La griotte n’est pas forcément une cerise sur le conte
[ Propos de Michel Ocelot relevés à partir de videos que propose l’exposition]
« L’importance des conteurs est grande, comme dans le 3° Kirikou. Cette femme vieille qui règne par la parole, une griotte et apprend à Kirikou à devenir conteur. Celui qui transmet, qui répète ce qu’on lui a dit, ou qui à partir de cet héritage construit ses propres histoires. C’est le cas de Kirikou, c’est mon cas. »
Enfants, grimaces, beauté et dignité
« Il est intéressant de mettre en scène des enfants.
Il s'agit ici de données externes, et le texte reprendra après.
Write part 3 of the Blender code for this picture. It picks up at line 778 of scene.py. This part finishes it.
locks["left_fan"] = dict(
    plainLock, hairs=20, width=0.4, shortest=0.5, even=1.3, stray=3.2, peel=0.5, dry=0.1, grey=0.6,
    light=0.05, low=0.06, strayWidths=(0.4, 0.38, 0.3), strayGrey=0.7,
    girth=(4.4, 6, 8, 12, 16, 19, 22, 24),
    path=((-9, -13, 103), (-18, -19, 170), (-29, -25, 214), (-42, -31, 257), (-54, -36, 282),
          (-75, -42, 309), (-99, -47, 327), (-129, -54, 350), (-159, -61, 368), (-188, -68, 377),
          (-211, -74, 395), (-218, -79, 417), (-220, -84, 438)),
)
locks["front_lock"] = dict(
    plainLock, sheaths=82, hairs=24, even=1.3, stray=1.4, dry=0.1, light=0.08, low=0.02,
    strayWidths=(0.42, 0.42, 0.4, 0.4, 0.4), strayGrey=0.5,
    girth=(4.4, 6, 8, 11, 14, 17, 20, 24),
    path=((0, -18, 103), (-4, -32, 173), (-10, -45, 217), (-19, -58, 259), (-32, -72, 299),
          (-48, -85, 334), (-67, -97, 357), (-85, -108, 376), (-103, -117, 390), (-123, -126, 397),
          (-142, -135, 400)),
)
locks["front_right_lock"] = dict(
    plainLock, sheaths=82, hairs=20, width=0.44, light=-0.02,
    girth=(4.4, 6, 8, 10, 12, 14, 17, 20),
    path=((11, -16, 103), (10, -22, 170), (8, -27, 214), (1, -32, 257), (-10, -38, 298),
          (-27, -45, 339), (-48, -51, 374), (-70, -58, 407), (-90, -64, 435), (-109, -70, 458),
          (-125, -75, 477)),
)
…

Ils sont jolis. Ils sont encore tout neufs, n’ont pas vu toutes sortes d’atrocités, n’en ont pas commises. Enfant, on n’a pas encore appris à faire les grimaces, on ose dire ce qu’un adulte n’oserait pas.
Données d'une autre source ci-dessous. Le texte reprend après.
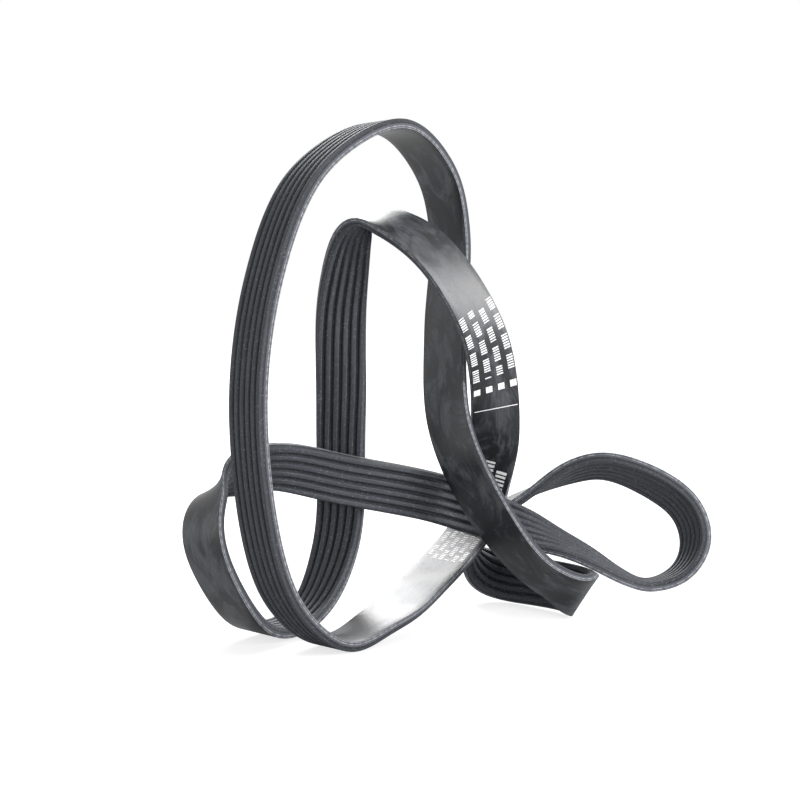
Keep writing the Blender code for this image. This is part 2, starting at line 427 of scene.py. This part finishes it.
def ground_rubber(colours, sizes):
    """EPDM rubber ground to ribs, and cut at the edges.

    Grinding leaves it matt: grey at the ribs' tips with pale fibre ends, and the grooves are
    painted near black as shade. The cut edges show the tension cords as a fine broken line,
    with a painted highlight just under the back's long edge.
    """
    material, tree = empty_material("Ground EPDM rubber")
    depth = add_node(tree, "ShaderNodeAttribute", {"attribute_name": "depth"}).outputs["Fac"]
    lay = add_node(tree, "ShaderNodeUVMap", {"uv_map": "Lay"})
    place = add_node(tree, "ShaderNodeTexCoord").outputs["Object"]
    root, cord = sizes.body_thickness, sizes.cord_depth

    # Painted shade: black in the groove's lowest millimetre and grey above, darker the deeper in
    # the groove
    out_of_groove_shade = add_node(tree, "ShaderNodeMapRange", SMOOTH, Value=depth,
                   From_Min=root + 0.2, From_Max=root + 1.2)
    ribs = add_node(tree, "ShaderNodeMix", COLOUR, _0=out_of_groove_shade,
                    _6=linear(colours.groove), _7=linear(colours.rib))
    # Scuffs drawn out along the ribs, 30 mm long and 1 mm wide
    moved = add_node(tree, "ShaderNodeMapping", Vector=lay, Scale=(900, 34, 1))
    scuff = add_node(tree, "ShaderNodeTexNoise", Vector=moved, Scale=1.0, Detail=3.0, Roughness=0.6)
    scuffed = add_node(tree, "ShaderNodeMapRange", SMOOTH, Value=scuff,
                       From_Min=0.40, From_Max=0.70)
    share = add_node(tree, "ShaderNodeMath", TIMES, _0=scuffed, _1=out_of_groove_shade)
    share = add_node(tree, "ShaderNodeMath", TIMES, _0=share, _1=0.40)
    ribs = add_node(tree, "ShaderNodeMix", COLOUR, _0=share, _6=ribs, _7=linear(colours.chalk))
    # Fibre ends about 0.2 mm wide, drawn at 0.8 mm so that they show
    moved = add_node(tree, "ShaderNodeMapping", Vector=place, Scale=(1250, 1250, 1250))
    fibre = add_node(tree, "ShaderNodeTexNoise", Vector=moved, Scale=1.0, Detail=2.0)
    fleck = add_node(tree, "ShaderNodeMapRange", SMOOTH, Value=fibre, From_Min=0.56, From_Max=0.72)
    fleck = add_node(tree, "ShaderNodeMath", TIMES, _0=fleck, _1=0.40)
    ribs = add_node(tree, "ShaderNodeMix", COLOUR, _0=fleck, _6=ribs, _7=linear(colours.fleck))

    # The cord line of the cut edges, 0.3 mm wide, broken where a cord lies deeper
    above = add_node(tree, "ShaderNodeMapRange", SMOOTH, Value=depth,
                     From_Min=cord - 0.26, From_Max=cord - 0.14)
    below = add_node(tree, "ShaderNodeMapRange", SMOOTH, Value=depth,
                     From_Min=cord + 0.20, From_Max=cord + 0.08)
    line = add_node(tree, "ShaderNodeMath", TIMES, _0=above, _1=below)
    # A painted highlight just under the back's long edge, in the cord colour, standing in for light
    # caught by the rounded corner
    painted_corner_highlight = add_node(tree, "ShaderNodeMapRange", SMOOTH, Value=depth, From_Min=0.60, From_Max=0.30)
    line = add_node(tree, "ShaderNodeMath", LARGER, _0=line, _1=painted_corner_highlight)
    moved = add_node(tree, "ShaderNodeMapping", Vector=lay, Scale=(10, 520, 1))
    gaps = add_node(tree, "ShaderNodeTexNoise", Vector=moved, Scale=1.0, Detail=2.0)
    broken = add_node(tree, "ShaderNodeMapRange", SMOOTH, Value=gaps, From_Min=0.40, From_Max=0.60,
                      To_Min=0.15, To_Max=0.70)
    line = add_node(tree, "ShaderNodeMath", TIMES, _0=line, _1=broken)
    edge = add_node(tree, "ShaderNodeMix", COLOUR, _0=line,
                    _6=linear(colours.edge), _7=linear(colours.cord))
    on_ribs = add_node(tree, "ShaderNodeMapRange", SMOOTH, Value=depth,
                       From_Min=root, From_Max=root + 0.1)
    surface = add_node(tree, "ShaderNodeMix", COLOUR, _0=on_ribs, _6=edge, _7=ribs)

    # The grinding grain, 0.4 mm coarse and 0.08 mm deep
    moved = add_node(tree, "ShaderNodeMapping", Vector=place, Scale=(2600, 2600, 2600))
    grain = add_node(tree, "ShaderNodeTexNoise", Vector=moved, Scale=1.0, Detail=3.0, Roughness=0.6)
    bump = add_node(tree, "ShaderNodeBump", Strength=0.25, Distance=0.00008, Height=grain)
    skin = add_node(tree, "ShaderNodeBsdfPrincipled", Base_Color=surface, Roughness=0.68,
                    IOR=1.52, Normal=bump)
    add_node(tree, "ShaderNodeOutputMaterial", Surface=skin)
    return material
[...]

L’idéal serait de ne pas avoir de style. Je voudrais disparaître dans mes histoires et que le spectateur y soit perdu. Mais je crois bien que j’ai un style. Je suis désolé. Il vient de ma détermination à faire de jolies choses.
J’aime représenter des innocents qui ne se laissent pas faire. C’est une bonne définition de mes personnages. Si je peux, je souhaite apporter de la dignité aux gens, de la souplesse, de la décontraction. Être souple et ne pas faire de drames pour tout. Ne pas grincer des dents. »
Clip pour Björk
Trois petits contes
Michel Ocelot nous parlait de son souhait d’autres formats que le long métrage. Il avait l’idée d’une turquerie et un titre « La princesse des roses et le prince des beignets ». « J’ai plusieurs projets, nous disait-il, mais le plus avancé est un conte de fées très joli, très ironique, avec des femmes qui ne se laissent pas faire. Une turquerie 18° siècle. J’ai depuis longtemps envie d’utiliser les costumes turcs, ottomans. Ils sont délirants, très beaux, avec d’énormes turbans, des caftans »
La princesse est devenue « La Maîtresse des confitures », qu’accompagnent « Le Pharaon, et Le Sauvage ». La turquerie pour la beauté des costumes, Le Pharaon pour l’amour de l’art égyptien découvert en 6°, Le Sauvage pour célébrer l’Auvergne.
L’exposition du Château montre l’évolution des techniques utilisées par Michel Ocelot. Elles lui ont permis toujours d’exprimer une vision du monde personnelle, riche, en échange permanent avec différentes cultures et temporalités.